Requerida: UNILESTE/UBEC – União Brasiliense de Educação e Cultura
SENTENÇA
Dispensado o relatório, com base no art. 38 da Lei nº 9099/1995, passo a decidir, motivadamente.
Trata-se de ação ajuizada por V. L. S. em face de UNILESTE/UBEC – União Brasiliense de Educação e Cultura (f. 02). Alega ser usuária dos serviços prestados pela requerida, mas não conseguiu matricular-se para cursar o segundo semestre de 2006, porque estava inadimplente. Procurou o setor financeiro da requerida, renegociou e pagou a dívida. Entretanto, neste ínterim, perdeu o prazo ordinário para realizar a matrícula mencionada. Solicitou novo prazo, mas não conseguiu obtê-lo, pois que a requerida argumentou que a requerente não teria freqüência às aulas. A despeito disso, afirma ter freqüentado as aulas, realizando, inclusive, provas e trabalhos. Assim, pede a condenação da requerida para que permita realizar sua matrícula. Juntou documentos (ff. 03/16).
Em primeira audiência, a conciliação não foi possível (f. 18).
Ao início da AIJ (f. 41), mais uma vez reproposta a conciliação, sem êxito. A requerida apresentou contestação acompanhada de documentos (ff. 47/61). Hasteou preliminar de incompetência absoluta do juízo, já superada na própria audiência (ff. 43/45). No mérito, defendeu-se sob duas alegações: a) a de que a requerente, de fato, não se matriculou para o segundo semestre de 2006, porquanto estava inadimplente para com a requerida e é direito seu, com base no art. 5º da Lei n. 9870/99, negar a efetivação da matrícula em caso de inadimplência; e b) a de que a requerente freqüentou clandestinamente às aulas, de modo que não se poderia ver beneficiada com esta atitude. Pede, ao final, a rejeição da pretensão condenatória.
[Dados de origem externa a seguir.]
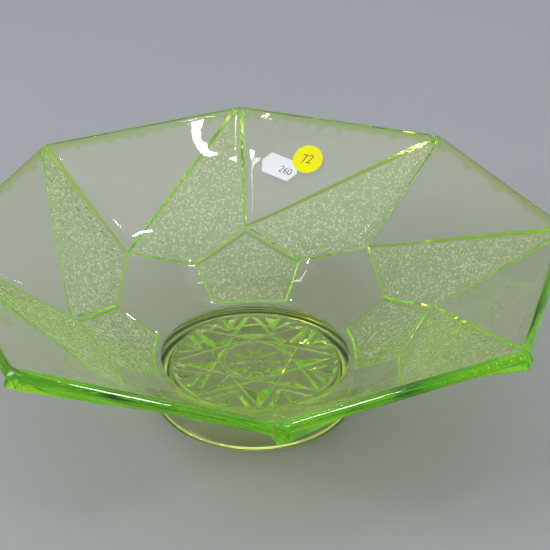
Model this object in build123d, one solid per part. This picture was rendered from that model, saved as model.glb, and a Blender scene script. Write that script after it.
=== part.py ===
from build123d import *
from math import asin, atan2, cos, degrees, hypot, pi, sin, tan
import os

# Pressed uranium-glass dish: an eight-sided bowl on a round foot, with a star pressed
# into the underside of its floor, and two paper stickers on the inside of one side.
# Millimetres, +Z up. The origin is the centre of the foot's underside, and the rim's
# corners stand at every 45 degrees from +X.

# ---- dish, overall
SIDES = 8
STEP = 2 * pi / SIDES
RIM_CORNER_R = 152.0      # outermost reach of a rim corner
HEIGHT = 89.2             # table to rim
WALL = 4.6                # side panels, without the raised parts
RIM_ROUND = 2.2           # both edges of the rim

# ---- outside of the side, as rings of eight points (radius, height)
WAIST_R, WAIST_Z = 88.5, 43.6     # where the panels end, on the corner directions
NOTCH_R, NOTCH_Z = 74.0, 33.4     # lowest point of each raised kite, between corners
BASE_R, BASE_Z = 50.6, 20.3       # where the side meets the foot, between corners
FLOOR_Z = 20.8                    # top of the floor
FLOOR_R = 46.0

# ---- raised parts on the outside
KITE_TIP = 5.0            # width of a kite where it meets the rim
KITE_GAP = 3.0            # from the rim's edge to the kite
KITE_RISE_RIM = 3.0
KITE_RISE_LOW = 1.0

# ---- foot and floor
FOOT_TOP_R = 47.4
FOOT_BASE_R = 50.0
FOOT_WALL = 6.0
FOOT_ROUND = 1.2
STAR_Z = 14.0             # underside of the floor
STAR_R = 40.5
STAR_SKIP = 3             # each ridge joins a point to the third one along
RIDGE_W = 1.8
RIDGE_H = 1.3
HUB_R = 15.5
PETAL_R = 8.6

# ---- stickers
LABEL_L, LABEL_W, LABEL_T = 21.5, 12.4, 0.2
LABEL_CUT = 2.9           # how far each point of the label stands beyond its long edges
LABEL_AT = (-24.3, -36.9)     # on the side: along the rim, and down from it
LABEL_TURN = -12.8
SPOT_R, SPOT_T = 8.2, 0.2
SPOT_AT = (-10.1, -29.9)


def ring(radius, height, half=False):
    """Eight points on a circle, on the corner directions or halfway between them."""
    turn = STEP / 2 if half else 0.0
    return [
        Vector(radius * cos(k * STEP + turn), radius * sin(k * STEP + turn), height)
        for k in range(SIDES)
    ]


def panel_slope():
    """Angle of a side panel above the table, across its middle."""
    half = WALL / 2
    run = (RIM_CORNER_R - WAIST_R) * cos(STEP / 2) - half
    rise = HEIGHT - half - WAIST_Z
    return atan2(rise, run) - asin(half / hypot(run, rise))


def rim_rings():
    """The rim's lower outer and upper inner edges, square to the panels."""
    slope = panel_slope()
    half = WALL / 2
    middle = RIM_CORNER_R * cos(STEP / 2) - half + half * cos(slope)
    waist = WAIST_R * cos(STEP / 2)
    outer = middle + half * sin(slope)
    outer_z = WAIST_Z + (outer - waist) * tan(slope)
    inner = outer - WALL * sin(slope)
    inner_z = outer_z + WALL * cos(slope)
    grow = 1 / cos(STEP / 2)
    return ring(outer * grow, outer_z), ring(inner * grow, inner_z)


def band(lower, upper):
    """Four-sided faces between two rings that face the same way."""
    n = SIDES
    return [
        Face(Wire.make_polygon([lower[k], lower[(k + 1) % n], upper[(k + 1) % n], upper[k]]))
        for k in range(n)
    ]


def zigzag(corners, halves):
    """Triangles between a ring on the corners and a ring between them."""
    faces = []
    for k in range(SIDES):
        after = (k + 1) % SIDES
        faces.append(Face(Wire.make_polygon([corners[k], corners[after], halves[k]])))
        faces.append(Face(Wire.make_polygon([corners[k], halves[k], halves[k - 1]])))
    return faces


def bowl():
    """The eight-sided bowl: outside, rim, inside and floor, with a rounded rim."""
    lift = WALL / cos(panel_slope())
    rim_out, rim_in = rim_rings()
    waist, waist_in = ring(WAIST_R, WAIST_Z), ring(WAIST_R, WAIST_Z + lift)
    notch = ring(NOTCH_R, NOTCH_Z, True)
    notch_in = ring(NOTCH_R, NOTCH_Z + lift, True)
    base, base_in = ring(BASE_R, BASE_Z, True), ring(BASE_R, BASE_Z + lift, True)
    floor, under = ring(FLOOR_R, FLOOR_Z, True), ring(BASE_R - 2, STAR_Z + 2, True)
    faces = [Face(Wire.make_polygon(floor)), Face(Wire.make_polygon(under))]
    faces += band(under, base) + band(base, notch) + zigzag(waist, notch)
    faces += band(waist, rim_out) + band(rim_out, rim_in) + band(waist_in, rim_in)
    faces += zigzag(waist_in, notch_in) + band(base_in, notch_in) + band(floor, base_in)
    body = Solid(Shell(faces))
    low, high = rim_out[0].Z - 0.01, rim_in[0].Z + 0.01
    edges = [e for e in body.edges() if on_rim(e, low, high)]
    return fillet(edges, RIM_ROUND)


def on_rim(edge, low, high):
    """True for the level edges that run round the rim."""
    ends = [edge @ 0, edge @ 1]
    level = abs(ends[0].Z - ends[1].Z) < 0.01
    return level and all(low < p.Z < high for p in ends)


def pad(points, rises, way):
    """A raised patch: a polygon on the side, thickened one way by its own rise at each point."""
    sunk = [p - way * 0.6 for p in points]
    top = [p + way * r for p, r in zip(points, rises)]
    count = len(points)
    sides = [
        Face(Wire.make_polygon([sunk[k], sunk[(k + 1) % count], top[(k + 1) % count], top[k]]))
        for k in range(count)
    ]
    ends = [Face(Wire.make_polygon(sunk)), Face(Wire.make_polygon(top))]
    return Solid(Shell(sides + ends))


def outward(a, b, c):
    """Unit normal of three points, turned away from the dish's middle."""
    n = (b - a).cross(c - a).normalized()
    return n if n.dot(Vector(a.X, a.Y, -60.0)) > 0 else n * -1


def kites():
    """Eight raised kites: a long triangle up to the rim's corner and a short one below."""
    rim_out, _ = rim_rings()
    waist, notch = ring(WAIST_R, WAIST_Z), ring(NOTCH_R, NOTCH_Z, True)
    pads = []
    for k in range(SIDES):
        corner, far = rim_out[k], rim_out[(k + 1) % SIDES]
        here, there, low = waist[k], waist[(k + 1) % SIDES], notch[k]
        drop = (here - corner).normalized() * (KITE_GAP / sin(1.1))
        along = (far - corner).normalized() * KITE_TIP
        n_up, n_low = outward(corner, here, there), outward(here, there, low)
        way = (n_up + n_low).normalized()
        tip, tip_side = corner + drop, corner + drop + along
        rise, small = KITE_RISE_RIM, KITE_RISE_LOW
        upper = [tip, here, there, tip_side]
        flat_rise = level_rise(upper, [rise, small, small], way)
        pads.append(pad(upper, flat_rise, way))
        pads.append(pad([here, low, there], [small] * 3, way))
    return pads


def level_rise(points, rises, way):
    """Rises for four points of a patch so that its top stays flat; three are given."""
    a, b, c = [p + way * r for p, r in zip(points, rises)]
    n = (b - a).cross(c - a)
    last = points[3]
    return rises + [(a - last).dot(n) / way.dot(n)]


def lower_pads():
    """Raised patches round the foot, under every other corner."""
    waist, notch = ring(WAIST_R, WAIST_Z), ring(NOTCH_R, NOTCH_Z, True)
    base = ring(BASE_R, BASE_Z, True)
    pads = []
    for k in range(0, SIDES, 2):
        n_up = outward(waist[k], notch[k], notch[k - 1])
        n_low = outward(notch[k], base[k], base[k - 1])
        way = (n_up + n_low).normalized()
        pads.append(pad([waist[k], notch[k], notch[k - 1]], [KITE_RISE_LOW] * 3, way))
        pads.append(pad([notch[k], base[k], base[k - 1], notch[k - 1]], [KITE_RISE_LOW] * 4, way))
    return pads


def foot():
    """Floor plate and foot ring, turned about the middle."""
    inner_top = STAR_R + 0.8
    inner_base = FOOT_BASE_R - FOOT_WALL
    points = [
        (0, STAR_Z), (inner_top, STAR_Z), (inner_base, 0), (FOOT_BASE_R, 0),
        (FOOT_TOP_R, STAR_Z + 3), (FOOT_TOP_R, FLOOR_Z), (0, FLOOR_Z),
    ]
    profile = Plane.XZ * Polygon(*points, align=None)
    ring_foot = revolve(profile, Axis.Z)
    edges = [e for e in ring_foot.edges() if abs(e.center().Z) < 0.01 and e.length > 200]
    return fillet(edges, FOOT_ROUND)


def star():
    """Relief under the floor: eight long ridges of a star, its hub, petals and rim fans."""
    height = RIDGE_H + 0.3
    place = Pos(0, 0, STAR_Z - RIDGE_H)
    tips = ring(STAR_R, 0)
    parts = []
    for k in range(SIDES):
        a, b = tips[k], tips[(k + STAR_SKIP) % SIDES]
        turn = degrees(atan2(b.Y - a.Y, b.X - a.X))
        mid = (a + b) * 0.5
        bar = Rectangle((b - a).length - 2.0, RIDGE_W)
        parts.append(Pos(mid.X, mid.Y, 0) * Rot(0, 0, turn) * bar)
        angle = degrees(k * STEP)
        parts.append(Rot(0, 0, angle) * Pos(PETAL_R, 0) * Ellipse(4.6, 1.7))
        parts.append(Rot(0, 0, angle + 22.5) * Pos(STAR_R - 4.5, 0) * Rectangle(7.0, 1.4))
    parts.append(Circle(HUB_R + RIDGE_W / 2) - Circle(HUB_R - RIDGE_W / 2))
    parts.append(Circle(2.4))
    shape = parts[0]
    for more in parts[1:]:
        shape = shape + more
    rim = Circle(STAR_R) - Circle(STAR_R - RIDGE_W)
    return place * extrude(shape + rim, height)


def dish():
    """The whole glass casting as one solid."""
    body = bowl() + foot()
    for patch in kites() + lower_pads():
        body = body + patch
    return body + star()


def sticker_plane():
    """Face of the inside of the side that carries the stickers, at the rim's middle."""
    middle = 1.5 * STEP
    slope = panel_slope()
    reach = RIM_CORNER_R * cos(STEP / 2)
    waist = WAIST_R * cos(STEP / 2)
    lift = WALL / cos(slope)
    height = WAIST_Z + lift + (reach - waist) * tan(slope)
    along = (sin(middle), -cos(middle), 0)
    inward = (-cos(middle) * sin(slope), -sin(middle) * sin(slope), cos(slope))
    at = (reach * cos(middle), reach * sin(middle), height)
    return Plane(origin=at, x_dir=along, z_dir=inward)


def price_label():
    """Small six-sided price-gun label, lying on the glass."""
    half_l, half_w = LABEL_L / 2, LABEL_W / 2
    straight = half_l - LABEL_CUT
    outline = Polygon(
        (-half_l, 0), (-straight, -half_w), (straight, -half_w),
        (half_l, 0), (straight, half_w), (-straight, half_w), align=None,
    )
    return sticker_plane() * Pos(*LABEL_AT) * Rot(0, 0, LABEL_TURN) * extrude(outline, LABEL_T)


def lot_sticker():
    """Round sticker, on the glass and over one end of the price label."""
    disc = sticker_plane() * Pos(*SPOT_AT) * extrude(Circle(SPOT_R), LABEL_T + SPOT_T)
    return disc - price_label()


os.makedirs("parts", exist_ok=True)
export_step(dish(), "parts/glass_dish.step")
export_step(price_label(), "parts/price_label.step")
export_step(lot_sticker(), "parts/lot_sticker.step")
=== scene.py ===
"""Pressed uranium-glass dish on a pale table, with a price label and a round sticker inside."""
import bpy
import bmesh
import math
import numpy as np
from mathutils import Matrix, Vector
from mathutils.geometry import delaunay_2d_cdt


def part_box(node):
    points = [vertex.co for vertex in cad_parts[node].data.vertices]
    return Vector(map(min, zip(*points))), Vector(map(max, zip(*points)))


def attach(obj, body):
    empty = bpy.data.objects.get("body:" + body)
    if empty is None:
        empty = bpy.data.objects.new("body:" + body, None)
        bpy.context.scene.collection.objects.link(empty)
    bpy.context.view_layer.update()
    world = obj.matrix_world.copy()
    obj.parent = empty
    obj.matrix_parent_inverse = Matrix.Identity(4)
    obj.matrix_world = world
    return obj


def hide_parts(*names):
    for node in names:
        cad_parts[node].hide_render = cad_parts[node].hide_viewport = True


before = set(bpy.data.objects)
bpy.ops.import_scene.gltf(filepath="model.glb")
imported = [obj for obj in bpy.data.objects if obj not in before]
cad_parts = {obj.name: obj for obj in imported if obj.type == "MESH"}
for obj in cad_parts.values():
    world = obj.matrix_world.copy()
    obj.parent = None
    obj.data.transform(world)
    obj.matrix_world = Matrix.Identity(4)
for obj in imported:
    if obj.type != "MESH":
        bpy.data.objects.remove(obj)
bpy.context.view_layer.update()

MM = 0.001
SIDES = 8
STEP = math.tau / SIDES
HALF = STEP / 2

# ---- colours
CLEAR = (1.0, 1.0, 1.0, 1)
# painted light: deep green at the rim and the pads' steps, for light carried inside the glass
PAINTED_EDGE_TINT = (0.52, 0.82, 0.04, 1)
# tint of the stipple, and of its painted shade in random cells
FROSTED_AND_PAINTED_SHADE = (0.80, 0.91, 0.50, 1)
FAINT_GLOW = (0.001, 0.003, 0.0, 1)
PAD_GLOW = (0.013, 0.042, 0.001, 1)
EDGE_GLOW = (0.035, 0.10, 0.0, 1)
GLINT = (0.27, 0.30, 0.18, 1)
GRAIN = 820.0             # pits of the stipple to a metre

WALLS = (0.30, 0.33, 0.38, 1)      # light from the sides of the room, and from above
CEILING = (0.62, 0.65, 0.69, 1)
CEILING_FROM = 0.8                 # rise of a direction where the ceiling's light is full
BODY, BODY_DENSITY = (0.84, 0.955, 0.04, 1), 50.0     # what the glass takes up on the way
TABLE_DARK, TABLE_LIGHT = (0.36, 0.36, 0.375, 1), (0.385, 0.385, 0.40, 1)
WHITE, WHITE_WORN = (0.86, 0.86, 0.88, 1), (0.76, 0.76, 0.79, 1)
YELLOW, YELLOW_WORN = (0.86, 0.80, 0.002, 1), (0.76, 0.70, 0.002, 1)
NO_GLOW, YELLOW_GLOW = (0.0, 0.0, 0.0, 1), (0.08, 0.075, 0.0, 1)
PRINT_INK, PEN_INK = (0.05, 0.055, 0.07, 1), (0.06, 0.05, 0.01, 1)

# ---- the dish, in millimetres
RIM_CORNER_R = 149.4      # outside of the side where it turns into the rim
RIM_SIDE_Z = 84.0
RIM_TURN = 3.0            # plan radius of the rim's corners
RIM_WALL = 5.4
RIPPLE = 0.011            # slow waves of the pressed inside
RIM_FLATNESS = 0.74       # 1 is a round rim, less is flatter on top
RIM_BULGE = 0.82          # the rim's rise over half its thickness
RIM_FADE = 144.5, 147.0   # where the rim's painted deep tint and painted glow fade in over the side
FLOOR_Z = 20.8
FOOT_R = 47.4
FLOOR_BLEND = 3.0         # how softly the side runs into the floor
WALL_SLANT = 1.26         # the wall's upright thickness over its own thickness
STAR_R = 40.9
STAR_Z = 14.0

# corner radius and height of the outside, from the foot up to the rim
SIDE_R = [47.4, 47.7, 48.7, 50.6, 62.0, 74.5, 88.5, 110.0, 130.0, RIM_CORNER_R, 153.0]
SIDE_Z = [16.8, 18.0, 19.1, 20.3, 26.2, 33.7, 43.6, 57.8, 71.0, RIM_SIDE_Z, 86.2]
WALL_R, WALL_T = [50, 75, 125, 146], [4.4, 4.1, 4.3, RIM_WALL]
ROUND_R = [50.6, 74.5, 88.5, 120.0, RIM_CORNER_R]
ROUND_B = [1.0, 0.80, 0.32, 0.05, 0.0]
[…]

A réplica à contestação veio, também, na audiência de instrução (f. 52). Reforça os termos da inicial e pede assistência judiciária (deferida à f. 45). Esclarece, dizendo já estar quite com a requerida desde Setembro de 2006. Impugna a alegação contestativa de presença clandestina em sala de aula, uma vez que isso foi tolerado pela requerida sem que tomasse qualquer providência em relação à requerente, não obstante sabida a situação de inadimplência. Além disso, replica, dizendo haver prestado provas e a feito os trabalhos passados pelos professores. Diz, por fim, que teve bom aproveitamento acadêmico no primeiro semestre de 2006, fato que seria suficiente ao acolhimento do pedido de realização sua matrícula. Juntou documentos (ff. 69/96).
Depoimento pessoal prestado em AIJ (f. 97).
Eis os fatos relevantes.
Fundamento.
Como a preliminar já foi superada, restam presentes os pressupostos processuais e as condições da ação. Não há nulidades a sanar. Ao mérito, pois.
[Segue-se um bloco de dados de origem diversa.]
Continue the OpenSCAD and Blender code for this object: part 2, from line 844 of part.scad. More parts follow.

Trivial dizer-se, à soleira, que a relação jurídica de direito material subjacente é de natureza consumerista, haja vista que, de um lado, temos uma fornecedora de serviços (requerida) e de outro uma consumidora (requerente).
Pois bem.
Da interpretação sistemática do Direito resulta que o Código do Consumidor não exclui a aplicação das normas do macrossistema do Direito Civil, num regime de complementaridade entre ambos. Cláudia Lima Marques chama isso de “diálogo das fontes” e explica:
Realmente, a convergência de princípios entre o CDC e o CC/2002 é a base da inexistência principiológica de conflitos possíveis entre estas duas leis que, com igualdade ou eqüidade, visam à harmonia nas relações civis em geral e nas relações de consumo ou especiais (...). A convergência de princípios é vista hoje como um fato bastante positivo para co-habitação (ou diálogo) das leis novas e antigas no mesmo sistema jurídico. É o que ocorrerá com o CDC e o CC/2002.
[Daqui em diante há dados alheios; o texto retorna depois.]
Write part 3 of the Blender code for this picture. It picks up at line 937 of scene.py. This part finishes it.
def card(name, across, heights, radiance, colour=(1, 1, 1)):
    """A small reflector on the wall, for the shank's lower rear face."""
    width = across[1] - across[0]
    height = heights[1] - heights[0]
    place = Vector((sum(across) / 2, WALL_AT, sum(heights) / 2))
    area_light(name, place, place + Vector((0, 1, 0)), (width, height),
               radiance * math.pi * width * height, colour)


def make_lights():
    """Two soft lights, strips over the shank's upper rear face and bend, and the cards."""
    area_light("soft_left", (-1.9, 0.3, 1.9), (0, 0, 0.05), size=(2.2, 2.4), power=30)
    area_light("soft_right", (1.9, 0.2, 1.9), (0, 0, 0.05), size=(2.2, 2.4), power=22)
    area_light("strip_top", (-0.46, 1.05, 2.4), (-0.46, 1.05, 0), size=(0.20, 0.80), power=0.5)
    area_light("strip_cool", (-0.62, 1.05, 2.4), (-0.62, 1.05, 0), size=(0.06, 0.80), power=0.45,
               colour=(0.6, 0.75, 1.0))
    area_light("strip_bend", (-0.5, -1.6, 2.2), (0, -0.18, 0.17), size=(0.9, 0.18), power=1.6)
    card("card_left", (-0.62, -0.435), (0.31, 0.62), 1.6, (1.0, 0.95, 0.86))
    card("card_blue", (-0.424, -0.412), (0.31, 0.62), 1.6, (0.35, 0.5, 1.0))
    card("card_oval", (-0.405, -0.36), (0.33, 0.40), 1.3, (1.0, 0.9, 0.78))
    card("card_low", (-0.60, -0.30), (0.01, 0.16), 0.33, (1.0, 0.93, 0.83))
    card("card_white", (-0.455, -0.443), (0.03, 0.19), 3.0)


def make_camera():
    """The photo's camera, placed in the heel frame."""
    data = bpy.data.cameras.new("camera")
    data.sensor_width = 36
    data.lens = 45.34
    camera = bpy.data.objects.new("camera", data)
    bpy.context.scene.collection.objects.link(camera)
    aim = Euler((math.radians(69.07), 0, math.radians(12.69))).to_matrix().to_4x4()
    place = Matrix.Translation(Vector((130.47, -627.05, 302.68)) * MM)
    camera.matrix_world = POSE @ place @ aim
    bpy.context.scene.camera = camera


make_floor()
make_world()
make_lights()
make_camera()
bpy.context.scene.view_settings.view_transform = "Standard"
O contrato de prestação de serviços de ensino tem natureza bilateral e onerosa. Bilateral, porque
as obrigações das partes são recíprocas e interdependentes: cada um dos contratantes é simultaneamente credor e devedor um do outro, uma vez que as respectivas obrigações têm por causa as do seu co-contratante, e, assim, a existência de uma é subordinada à da outra parte.
A título oneroso, pois “é um contrato no qual a vantagem procurada é proporcional à uma contrapartida”.
Neste sentido, já decidiu o egrégio Tribunal de Justiça de Minas Gerais:
ADMINISTRATIVO – ENSINO SUPERIOR – INSTITUIÇÃO PARTICULAR –RENOVAÇÃO DE MATRÍCULA – ALUNO INADIMPLENTE.
1. A Constituição Federal, no art. 209, I, dispõe à iniciativa privada o ensino, desde que cumpridas as normas gerais da educação nacional.
2. A Lei 9.870/99, que dispõe sobre o valor das mensalidades escolares, trata do direito à renovação da matrícula nos arts. 5º e 6º, que devem ser interpretados conjuntamente. A regra geral do art. 1.092 do CC/16 aplica-se com temperamento, à espécie, por disposição expressa da Lei 9.870/99.
3. O aluno, ao matricular-se em instituição de ensino privado, firma contrato oneroso, pelo qual se obriga ao pagamento das mensalidades como contraprestação ao serviço recebido.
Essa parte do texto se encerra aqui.